Subject to the provisions of Rule 4:42-9, the Family Part may award counsel fees in its discretion. R. 5:3-5(c). The court should consider:
(1) the financial circumstances of the parties; (2) the ability of the parties to pay their own fees or to contribute to the fees of the other party; (3) the reasonableness and good faith of the positions advanced by the parties both during and prior to trial; (4) the extent of the fees incurred by both parties; (5) any fees previously awarded; (6) the amount of fees previously paid to counsel by each party; (7) the results obtained; (8) the degree to which fees were incurred to enforce existing orders or to compel discovery; and (9) any other factor bearing on the fairness of an award.
[Ibid.]
Here, the judge made insufficient findings and conclusions of law in connection with the $4405 counsel fee award to plaintiff. The order simply recited "the court having considered the factors set forth in [Rule] 5:3-5(c)," with no further elaboration. "Simple omnibus references to the rules without sufficient findings to justify a counsel fee award makes meaningful review of such an award impossible, thus necessitating a remand." Loro v.

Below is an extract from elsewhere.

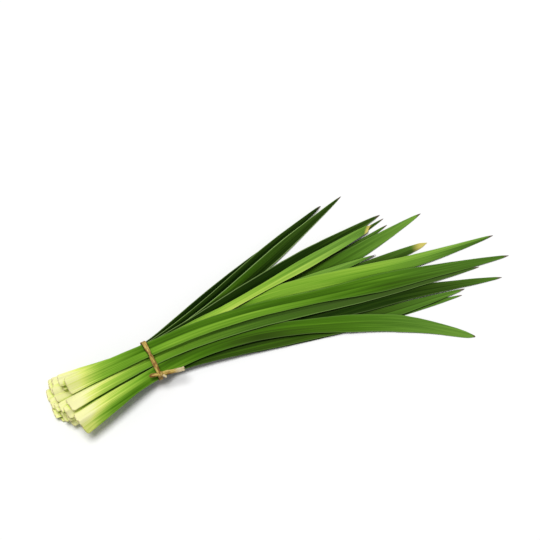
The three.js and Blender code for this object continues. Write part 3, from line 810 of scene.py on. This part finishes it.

Colliano, 354 N.J. Super. 212, 227-28 (App. Div.) (reversing and remanding where the trial court simply ordered the defendant to pay the plaintiff's counsel fees "[p]er R. 4:42-9(a), R.P.C. 1.5, and R. 5:3-5(a)"), certif. denied, 174 N.J. 544 (2002); see also Barr v. Barr, 418 N.J. Super. 18, 47 (App. Div. 2011) (holding that even where the trial court considered the parties' conduct, defendant's ability to pay, and the actual fees incurred when awarding counsel fees to the plaintiff, remand was nevertheless appropriate because the trial court neglected to "analyze the parties' relative incomes or plaintiff's ability to pay her own counsel fees"). We are therefore compelled to reverse the award of counsel fees and remand for further proceedings in conformity with this opinion.
Affirmed in part and reversed in part. We do not retain jurisdiction.
I hereby certify that the foregoing is a true copy of the original on file in my office.